For most of the next two years, he traveled with Smith, from California to Kentucky to Florida, then back again, learning the sport from the ground up.
"He pretty much taught me the basics," Mitchell says of Smith. "I was pretty much a natural on a horse anyway."
Some say it is that background that makes Mitchell the rider he is today. By most accounts, he's terrific in the gate, possessing a special ability to calm a horse and get it to break swiftly and cleanly.
His 81 wins aboard 2-year-olds — from the track's first year in 1996 through last season — are the most of any jockey at Emerald Downs and a testament to his horsemanship.
"He's very versatile in his riding and very good on young horses," Penney said. "And he's a rider that will listen to you about the horse."

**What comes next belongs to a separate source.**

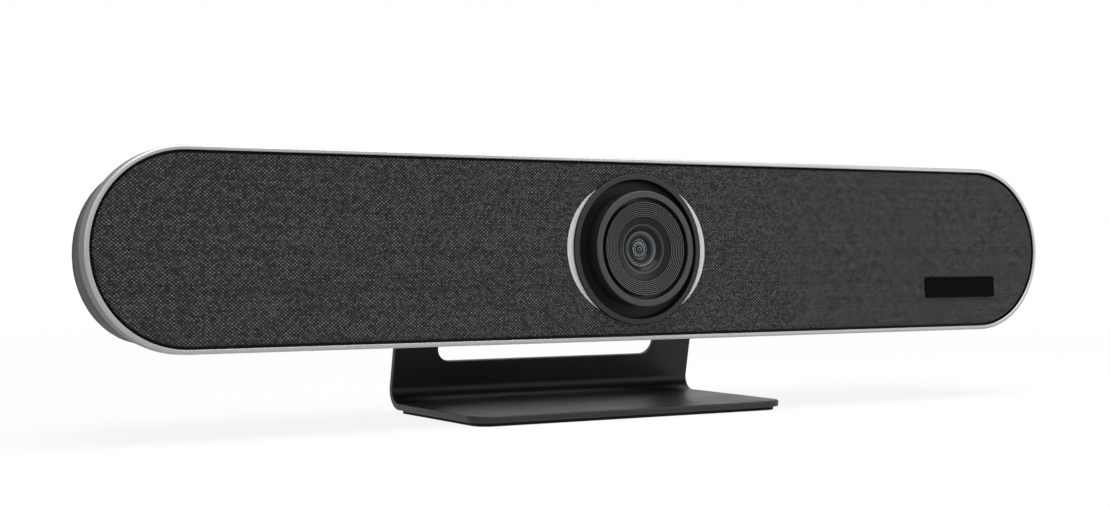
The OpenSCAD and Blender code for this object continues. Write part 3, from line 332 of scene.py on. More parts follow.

Mitchell returned from his travels with Smith as passionate as ever.
On Jan. 29, 1981, on a sloppy track at Santa Anita in Arcadia, Calif., he made his first trip to the winner's circle, aboard a 27-to-1 shot named My Dutchess.
"I didn't know a whole lot. Matter of fact, I didn't have mud clothes and it was pouring down rain," Mitchell says. "But it didn't matter to me. It was a special day."
He arrived at Longacres later that year and went to work building his career in the Pacific Northwest.
Plenty has changed over the years.
Mitchell draws fewer longshots than before. He is less apt to take foolish chances.
Mitchell is healthier, too, having fought and won a battle against a drug-and-alcohol addiction that plagued him during the early part of his career. He is coming up soon on 13 years sober.
But much remains the same. He still rides hard, the same way he did as a kid growing up in Bloomington. And he still desperately wants to win.
"I've always rode everything 100 percent," he says. "The only way I can't win a race is if I'm sitting in the jocks' room. I've always felt that way."
Booger Mitchell will be 41 next month.
He is married, a father of three and a veteran of more than two decades in the saddle. But he has no intentions of slowing down.
Given continued good health, he might have another 10 or 15 years left.
"I'm going to keep going until my body can't go no more," he says. "Hopefully, that's still a long time."